The movie has grossed $900 million at the box office, and because of the cartoon fish's captivating adorableness, scientists and animal rights activists fear the blue tang may suffer the same fate as Nemo, the studio's popular animated clownfish — namely that there will be an increased demand for the electric blue fish for personal aquariums, putting a strain on the species in the wild.
In a small, stuffy greenhouse about a half-hour south of downtown Tampa, researchers are developing breeding blueprints for the notoriously delicate fish.
"The University of Florida took on this project to try to see if we could develop commercial production protocols, essentially a recipe of how do we produce the blue tangs so that we could then take and transfer to industry, transfer that to fish farmers," said Matt DiMaggio, an assistant professor at the University of Florida's Tropical Aquaculture Laboratory in Ruskin.
People who want blue tangs currently must rely on wild, captured fish from the Pacific ocean. That often-unregulated harvesting not only depletes the species but is damaging to coral reefs.
The fish are expensive too: They cost anywhere from $30 for a tiny one to $150 for an adult. They're not ideal for small tanks; the fish grow a foot in length.
But DiMaggio and his team have been working on the difficult process of raising the young.
"There's nutritional requirements, what do we feed these tiny fish, there's environmental requirements to think of, things like lighting, water flow in those tanks. So there's really a lot of hurdles and a lot of obstacles to overcome in those early life stages."

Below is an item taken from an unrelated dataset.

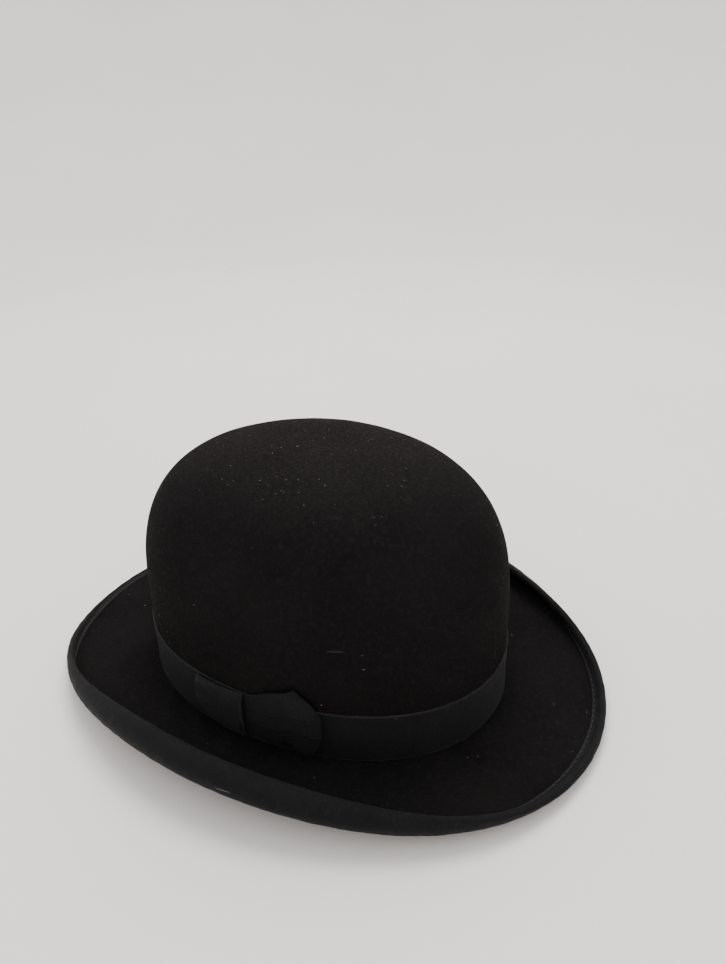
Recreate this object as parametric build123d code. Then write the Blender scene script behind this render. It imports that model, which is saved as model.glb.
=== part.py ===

DiMaggio explained that blue tangs will only eat copepods, which float in the ocean. But the copepods will only eat live algae, so the researchers had to grow the algae first.
During their last trial, DiMaggio's team was able to raise 27 fish out of 50,000 eggs.
People for the Ethical Treatment of Animals, which criticized the surge to acquire Nemo-namesake clownfish, dislike the idea of capturing the fish in the wild or breeding in captivity.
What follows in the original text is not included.